- **Request**:
In the listing below, locate the line that contains "lying along +X" and the line that contains "zip(*points))), Vector(map(max, zip(*points)))". Restate word for word those two lines and every line between them, and nothing else.

- **Information supplied**:

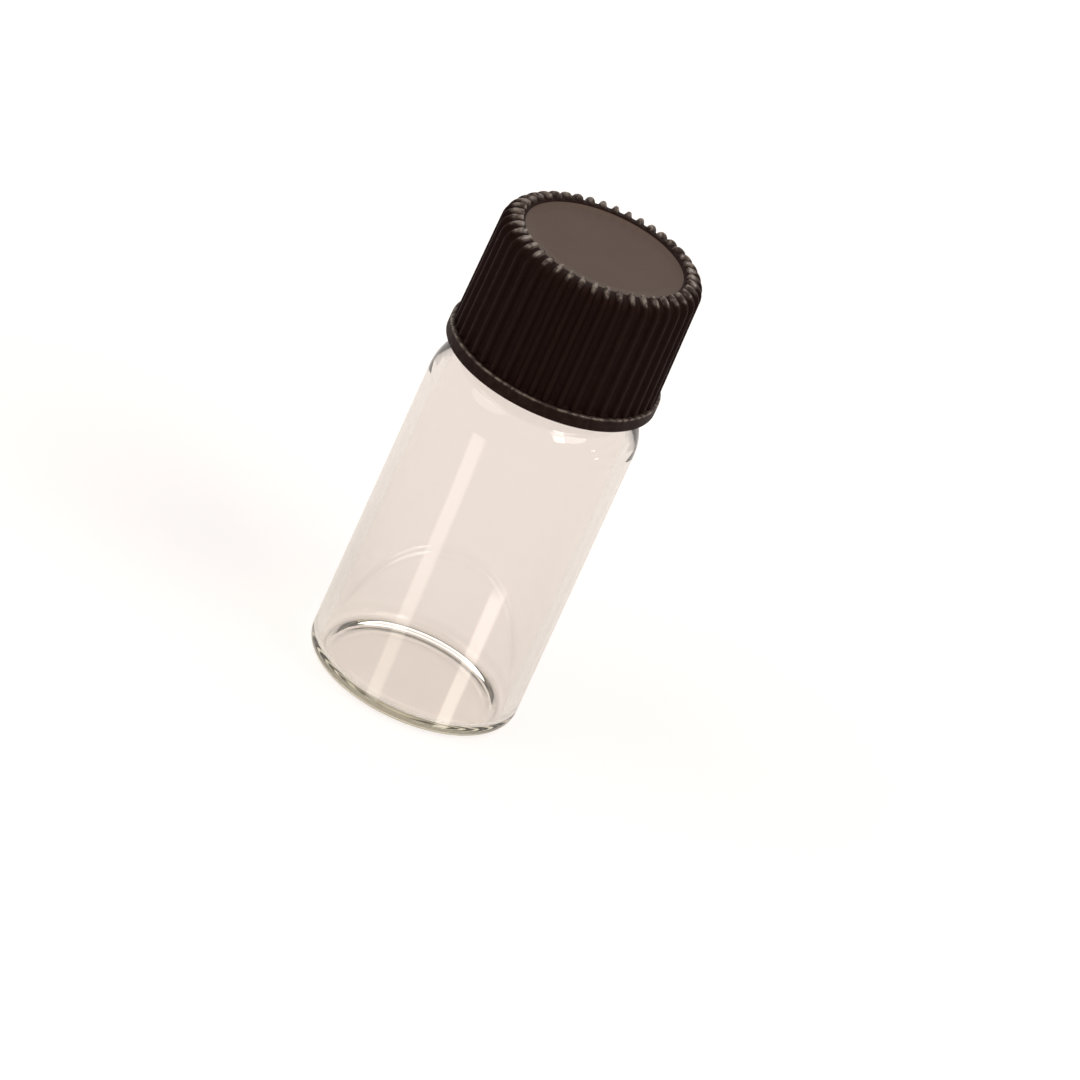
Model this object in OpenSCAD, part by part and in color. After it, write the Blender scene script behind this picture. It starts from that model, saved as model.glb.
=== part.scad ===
// Glass sample vial with a ribbed screw cap.
// A small moulded glass bottle, 16 mm across, stands on its base. Its black cap screws
// down on a short neck and presses a thin sealing disc, the liner, onto the glass lip.
// The origin is the middle of the base, +Z is up, and all sizes are in millimetres.

/* [Glass body] */
// Outside diameter of the body
body_d = 16; // [15:0.1:22]
// Height of the glass, from the base to the lip
glass_h = 35.3; // [28:0.1:80]
// Thickness of the side wall
wall = 0.85; // [0.7:0.05:1.6]
// Thickness of the glass floor, over the hollow
floor_t = 0.45; // [0.4:0.05:3]
// Height of the shallow hollow under the base
push_up = 0.4; // [0.1:0.05:0.7]
// Width of the ring that the vial stands on
foot_w = 0.2; // [0.2:0.05:2]
// Radius of the outer corner round the base
heel_r = 1.1; // [0.6:0.1:2]
// Radius of the inner corner round the floor
floor_r = 0.55; // [0.3:0.05:2]
// Radius of the rounded shoulder, outside
shoulder_r = 3.5; // [2.2:0.1:4]
// Radius of the rounded shoulder, inside
inner_shoulder_r = 3.3; // [2.2:0.1:4]

/* [Neck] */
// Distance from the lip down to the start of the shoulder's curve
neck_h = 11.8; // [11:0.1:16]
// Outside diameter of the neck, between its threads
neck_d = 11.4; // [11:0.1:11.6]
// Diameter of the hole through the neck
bore_d = 8.8; // [7:0.1:9.4]
// Radius where the neck runs into the shoulder, outside and inside
neck_fillet = 0.8; // [0.4:0.1:1.2]
// Radius of the rounded edges of the lip
lip_r = 0.4; // [0.2:0.05:0.6]

/* [Thread] */
// Height that one full turn climbs, 12 turns to the inch
pitch = 2.117; // [1.8:0.001:2.4]
// Outside diameter of the glass thread
thread_d = 12.9; // [12.5:0.05:13]
// Width of a thread ridge at its foot
ridge_foot = 1.4; // [1:0.05:1.5]
// Width of a thread ridge at its crest
ridge_crest = 0.6; // [0.4:0.05:0.8]
// Number of turns of the glass thread
glass_turns = 1.5; // [1:0.25:1.75]
// Number of turns of the cap thread
cap_turns = 1.75; // [1:0.25:2.25]
// Distance from the lip down to the middle of the highest ridge
thread_start = 1.5; // [1.2:0.1:2]
// Room between the threads and what they turn against, measured across
thread_gap = 0.2; // [0.15:0.01:0.3]

/* [Cap] */
// Height of the cap, from its lower edge to the top of its ribs
cap_h = 10.65; // [9.6:0.05:10.8]
// Thickness of the top over the liner
cap_top = 1.1; // [0.8:0.05:2]
// Thickness of the skirt behind the grooves, at its lower end
skirt_t = 0.87; // [0.7:0.01:1.4]
// How much narrower the skirt is at the top than at the bottom, in radius
taper = 0.12; // [0:0.01:0.3]
// How far the plain band at the bottom stands out from the grooves
band_out = 0.57; // [0.45:0.01:0.9]
// Height of the plain band
band_h = 1.05; // [0.6:0.01:2]
// Radius of the cap's upper edge, over the ribs
cap_edge_r = 1.3; // [1:0.05:1.6]
// Depth of the lead-in that widens the mouth of the cap
lead_in = 0.8; // [0.4:0.1:1.2]

/* [Ribs] */
// Number of ribs round the cap
rib_count = 44; // [24:1:50]
// Height of the ribs over the grooves
rib_h = 0.34; // [0.2:0.01:0.42]
// Width of a rib at its foot
rib_foot = 0.7; // [0.5:0.01:0.78]
// Width of a rib at its crest
rib_crest = 0.3; // [0.2:0.01:0.4]
// Width of a rib at its inner end, on the top of the cap
rib_inner = 0.46; // [0.3:0.01:0.5]
// Length of a rib on the top of the cap, from its inner end to the outside
rib_reach = 1.55; // [1.5:0.05:2.5]
// Depth of the flat disc in the top, below the grooves
disc_recess = 0.12; // [0.06:0.01:0.3]

/* [Liner] */
// Thickness of the liner
liner_t = 0.9; // [0.5:0.05:1.6]
// Room round the liner, inside the cap
liner_gap = 0.45; // [0.2:0.05:0.6]

/* [Hidden] */
$fn = 96;
// Points along one rounded corner, and round one turn of thread
arc_steps = 8;
turn_steps = 36;
// Points from the middle of the hollow under the base to its rim, and how flat its middle is
hollow_steps = 12;
hollow_power = 6;
// How far one piece of a solid reaches into the next, where they are joined
bury = 0.3;

// Glass, from the axis outwards and from the base upwards
body_r = body_d / 2;
inner_r = body_r - wall;
neck_r = neck_d / 2;
bore_r = bore_d / 2;
thread_r = thread_d / 2;
shoulder_z = glass_h - neck_h;
foot_r = body_r - heel_r;
ring_r = foot_r - foot_w;

// Cap and liner, which stand on the lip. The cap's skirt gets thicker than skirt_t where the
// band would otherwise be narrower than the body.
liner_z = glass_h;
cap_under_z = liner_z + liner_t;
disc_z = cap_under_z + cap_top;
groove_z = disc_z + disc_recess;
cap_top_z = groove_z + rib_h;
cap_z = cap_top_z - cap_h;
band_z = cap_z + band_h;
cap_bore_r = thread_r + thread_gap;
liner_r = cap_bore_r - liner_gap;
groove_r = max(cap_bore_r + skirt_t, body_r - band_out);
band_r = groove_r + band_out;
groove_top_r = groove_r - taper;
crest_r = groove_r + rib_h;
crest_top_r = crest_r - taper;
disc_r = crest_top_r - rib_reach - 0.1;

// Threads. The cap's ridges run midway between those of the glass.
cap_crest_r = neck_r + thread_gap + 0.05;
glass_thread_z = glass_h - thread_start - glass_turns * pitch;
cap_thread_z = glass_thread_z - pitch / 2;
run_out = 40;

// Points on an arc round [cr, cz], from angle a to angle b
function arc(cr, cz, r, a, b) =
    [for (i = [0:arc_steps]) let (t = a + (b - a) * i / arc_steps) [cr + r * cos(t), cz + r * sin(t)]];

// The shoulder turns a straight side at radius b over an arc of radius s, and a fillet of
// radius f turns it up into the neck's wall at radius r. How far the fillet's centre lies
// out of the arc's centre
function fillet_x(b, s, r, f) = max(0, r + f - (b - s));

// Height of the fillet's centre, and where it leaves the arc, as an angle seen from the
// arc's centre
function fillet_z(b, s, r, f) = shoulder_z + sqrt(pow(s + f, 2) - pow(fillet_x(b, s, r, f), 2));
function fillet_angle(b, s, r, f) = acos(fillet_x(b, s, r, f) / (s + f));

// The shoulder's arc and the fillet above it
function shoulder(b, s, r, f) = concat(
    arc(b - s, shoulder_z, s, 0, fillet_angle(b, s, r, f)),
    [for (i = [1:arc_steps])
        let (t = 180 + fillet_angle(b, s, r, f) * (1 - i / arc_steps))
        [r + f + f * cos(t), fillet_z(b, s, r, f) + f * sin(t)]]);

// A ridge that climbs round the axis on a wall at radius wall_r and stands up to crest_r.
// Its foot is buried in the wall, and it sinks into the wall over run_out degrees at each end.
module ridge(wall_r, crest_r, z, turns) {
    steps = round(turns * turn_steps);
    inwards = crest_r < wall_r;
    root_r = wall_r + (inwards ? bury : -bury);
    sunk_r = (wall_r + root_r) / 2;
    function rise(i) = min(1, min(i, steps - i) / turn_steps * 360 / run_out);
    function at(i, r, dz) =
        let (a = 360 * i / turn_steps) [r * cos(a), r * sin(a), z + pitch * i / turn_steps + dz];
    function ring(i) = let (top = sunk_r + (crest_r - sunk_r) * rise(i)) [
        at(i, root_r, -ridge_foot / 2),
        at(i, top, -ridge_crest / 2),
        at(i, top, ridge_crest / 2),
        at(i, root_r, ridge_foot / 2)];
    points = [for (i = [0:steps]) each ring(i)];
    sides = [for (i = [0:steps - 1], k = [0:3])
        let (a = 4 * i + k, b = 4 * i + (k + 1) % 4) each [[a, b, b + 4], [a, b + 4, a + 4]]];
    ends = [[0, 3, 2], [0, 2, 1], [4 * steps, 4 * steps + 1, 4 * steps + 2],
        [4 * steps, 4 * steps + 2, 4 * steps + 3]];
    faces = concat(sides, ends);
    polyhedron(points, inwards ? [for (f = faces) [f[0], f[2], f[1]]] : faces);
}

// The hollow under the base, from the axis to the ring: flat in the middle, steep at its rim
hollow = [for (i = [0:hollow_steps])
    let (share = i / hollow_steps) [ring_r * share, push_up * (1 - pow(share, hollow_power))]];

// The outside of the glass, turned about the axis
module glass_outside() {
    rotate_extrude() polygon(concat(
        hollow,
        arc(foot_r, heel_r, heel_r, -90, 0),
        shoulder(body_r, shoulder_r, neck_r, neck_fillet),
        arc(neck_r - lip_r, glass_h - lip_r, lip_r, 0, 90),
        [[0, glass_h]]));
}

// The space inside the glass, open at the lip
module glass_inside() {
    floor_z = floor_t + push_up;
    rotate_extrude() polygon(concat(
        [[0, floor_z]],
        arc(inner_r - floor_r, floor_z + floor_r, floor_r, -90, 0),
        shoulder(inner_r, inner_shoulder_r, bore_r, neck_fillet),
        arc(bore_r + lip_r, glass_h - lip_r, lip_r, 180, 90),
        [[bore_r + lip_r, glass_h + 1], [0, glass_h + 1]]));
}

module glass_vial() {
    color([0.93, 0.92, 0.88, 0.4]) difference() {
        union() {
            glass_outside();
            ridge(neck_r, thread_r, glass_thread_z, glass_turns);
        }
        glass_inside();
    }
}

module cap_liner() {
    color("ivory") translate([0, 0, liner_z]) cylinder(r = liner_r, h = liner_t);
}

// The solid cap without its ribs: band, skirt to the bottom of the grooves, and flat disc
module cap_core() {
    edge = 0.1;
    corner_r = cap_edge_r - rib_h;
    difference() {
        rotate_extrude() polygon(concat(
            [[0, cap_z], [band_r - edge, cap_z], [band_r, cap_z + edge],
             [band_r, band_z - edge], [band_r - edge, band_z], [groove_r, band_z]],
            arc(groove_top_r - corner_r, groove_z - corner_r, corner_r, 0, 90),
            [[0, groove_z]]));
        translate([0, 0, disc_z]) cylinder(r = disc_r, h = 1);
    }
}

// The ring in which the ribs stand: its outside is the outline over their crests
module rib_ring() {
    slope = 0.2;
    rotate_extrude() polygon(concat(
        [[disc_r + 0.1, groove_z - bury], [disc_r + 0.1, groove_z],
         [disc_r + 0.1 + slope, cap_top_z]],
        arc(crest_top_r - cap_edge_r, cap_top_z - cap_edge_r, cap_edge_r, 90, 0),
        [[crest_r, band_z + slope], [band_r - slope, band_z - bury],
         [groove_r - bury, band_z - bury], [groove_top_r - bury, groove_z - bury]]));
}

// One rib seen from above, lying along +X
module rib_plan() {
    narrow = (rib_foot - rib_crest) / 2 / rib_h;
    beyond = band_out - rib_h + 0.05;
    polygon([
        [disc_r - bury, -rib_inner / 2], [groove_r, -rib_foot / 2],
        [crest_r, -rib_crest / 2], [crest_r + beyond, -rib_crest / 2 + narrow * beyond / 2],
        [crest_r + beyond, rib_crest / 2 - narrow * beyond / 2], [crest_r, rib_crest / 2],
        [groove_r, rib_foot / 2], [disc_r - bury, rib_inner / 2]]);
}

module ribs() {
    intersection() {
        rib_ring();
        translate([0, 0, band_z - 2 * bury]) linear_extrude(cap_top_z - band_z + 3 * bury)
            for (i = [0:rib_count - 1]) rotate(360 * (i + 0.5) / rib_count) rib_plan();
    }
}

// The hollow that the neck and the liner go into
module cap_inside() {
    translate([0, 0, cap_z - 1]) cylinder(r = cap_bore_r, h = cap_under_z - cap_z + 1);
    translate([0, 0, cap_z - 0.01])
        cylinder(r1 = cap_bore_r + 0.4, r2 = cap_bore_r, h = lead_in);
}

module screw_cap() {
    color([0.09, 0.075, 0.07]) {
        difference() {
            union() {
                cap_core();
                ribs();
            }
            cap_inside();
        }
        ridge(cap_bore_r, cap_crest_r, cap_thread_z, cap_turns);
    }
}

glass_vial();
cap_liner();
screw_cap();
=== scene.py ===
# %% [markdown]
# # A glass sample vial with a black screw cap
#
# This lesson dresses a small laboratory vial in Blender. The real thing is three pieces: a
# bottle of clear glass, a ribbed cap of black plastic, and a thin disc of foam in the cap that
# seals the lip. An engineering model of the three is loaded first. It fixes the main sizes and
# places, and the pieces made here follow it to a fraction of a millimetre.
#
# Glass is the hard part. What it looks like comes from its wall, its thick base and what stands
# round it, so the glass is built as a true wall with an inside and an outside, never as a tinted
# shell.

# %% Load the engineering model
import math

import bpy
import numpy as np
from mathutils import Matrix, Vector


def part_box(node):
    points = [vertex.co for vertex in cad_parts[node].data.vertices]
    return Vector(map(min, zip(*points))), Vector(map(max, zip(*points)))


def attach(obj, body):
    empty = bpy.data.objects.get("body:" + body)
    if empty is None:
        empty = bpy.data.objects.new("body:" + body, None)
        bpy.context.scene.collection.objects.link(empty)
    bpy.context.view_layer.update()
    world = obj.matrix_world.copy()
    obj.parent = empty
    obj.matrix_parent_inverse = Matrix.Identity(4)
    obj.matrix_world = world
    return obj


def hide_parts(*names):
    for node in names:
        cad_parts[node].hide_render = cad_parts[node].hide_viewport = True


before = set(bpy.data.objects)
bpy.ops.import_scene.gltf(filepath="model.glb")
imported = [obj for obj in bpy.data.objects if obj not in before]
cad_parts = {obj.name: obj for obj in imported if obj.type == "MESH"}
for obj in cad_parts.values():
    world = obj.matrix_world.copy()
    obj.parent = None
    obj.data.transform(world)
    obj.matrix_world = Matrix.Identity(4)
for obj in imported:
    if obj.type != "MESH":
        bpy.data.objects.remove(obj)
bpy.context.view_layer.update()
_, glass_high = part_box("glass_vial")
liner_low, liner_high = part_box("cap_liner")
cap_low, cap_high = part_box("screw_cap")
mm = 0.001

# %% [markdown]
# ## The camera
#
# The vial is looked at from a good way off, through a long lens, so its sides stay parallel.
# The camera stands 26 degrees over the horizon and is rolled, which makes the upright vial
# lean to the right in the picture. Rolling the camera keeps the vial standing on its base, as
# it does on a bench.

# %% Place the camera
look_down = math.radians(26.0)
lean = math.radians(24.6)
picture_width = 77.84 * mm
camera_distance = 1.2
vial_off_centre = Vector((-9.37, -9.88)) * mm

forward = Vector((0, math.cos(look_down), -math.sin(look_down)))
level_up = Vector((0, math.sin(look_down), math.cos(look_down)))
level_right = Vector((1, 0, 0))
right = level_right * math.cos(lean) + level_up * math.sin(lean)
up = level_up * math.cos(lean) - level_right * math.sin(lean)

camera = bpy.data.objects.new("camera", bpy.data.cameras.new("camera"))
bpy.context.scene.collection.objects.link(camera)
camera.data.lens = camera.data.sensor_width * camera_distance / picture_width
target = -right * vial_off_centre.x - up * vial_off_centre.y
camera.matrix_world = Matrix.Translation(target - forward * camera_distance) @ Matrix(
    (right, up, -forward)).transposed().to_4x4()
camera.data.clip_start, camera.data.clip_end = 0.05, 5.0
bpy.context.scene.camera = camera
print("lens in mm:", round(camera.data.lens))

# %% [markdown]
# ## Turning a profile
#
# Every piece of the vial is round, so each is made as on a lathe: a profile is drawn from the
# axis out and back again, and turned through a full circle. A grid of numbers does this better
# than Blender's Screw modifier here, because a thread or a rib can be added as a small push on
# each point of the grid, and the piece stays one closed skin.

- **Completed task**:
// One rib seen from above, lying along +X
module rib_plan() {
    narrow = (rib_foot - rib_crest) / 2 / rib_h;
    beyond = band_out - rib_h + 0.05;
    polygon([
        [disc_r - bury, -rib_inner / 2], [groove_r, -rib_foot / 2],
        [crest_r, -rib_crest / 2], [crest_r + beyond, -rib_crest / 2 + narrow * beyond / 2],
        [crest_r + beyond, rib_crest / 2 - narrow * beyond / 2], [crest_r, rib_crest / 2],
        [groove_r, rib_foot / 2], [disc_r - bury, rib_inner / 2]]);
}

module ribs() {
    intersection() {
        rib_ring();
        translate([0, 0, band_z - 2 * bury]) linear_extrude(cap_top_z - band_z + 3 * bury)
            for (i = [0:rib_count - 1]) rotate(360 * (i + 0.5) / rib_count) rib_plan();
    }
}

// The hollow that the neck and the liner go into
module cap_inside() {
    translate([0, 0, cap_z - 1]) cylinder(r = cap_bore_r, h = cap_under_z - cap_z + 1);
    translate([0, 0, cap_z - 0.01])
        cylinder(r1 = cap_bore_r + 0.4, r2 = cap_bore_r, h = lead_in);
}

module screw_cap() {
    color([0.09, 0.075, 0.07]) {
        difference() {
            union() {
                cap_core();
                ribs();
            }
            cap_inside();
        }
        ridge(cap_bore_r, cap_crest_r, cap_thread_z, cap_turns);
    }
}

glass_vial();
cap_liner();
screw_cap();
=== scene.py ===
# %% [markdown]
# # A glass sample vial with a black screw cap
#
# This lesson dresses a small laboratory vial in Blender. The real thing is three pieces: a
# bottle of clear glass, a ribbed cap of black plastic, and a thin disc of foam in the cap that
# seals the lip. An engineering model of the three is loaded first. It fixes the main sizes and
# places, and the pieces made here follow it to a fraction of a millimetre.
#
# Glass is the hard part. What it looks like comes from its wall, its thick base and what stands
# round it, so the glass is built as a true wall with an inside and an outside, never as a tinted
# shell.

# %% Load the engineering model
import math

import bpy
import numpy as np
from mathutils import Matrix, Vector


def part_box(node):
    points = [vertex.co for vertex in cad_parts[node].data.vertices]
    return Vector(map(min, zip(*points))), Vector(map(max, zip(*points)))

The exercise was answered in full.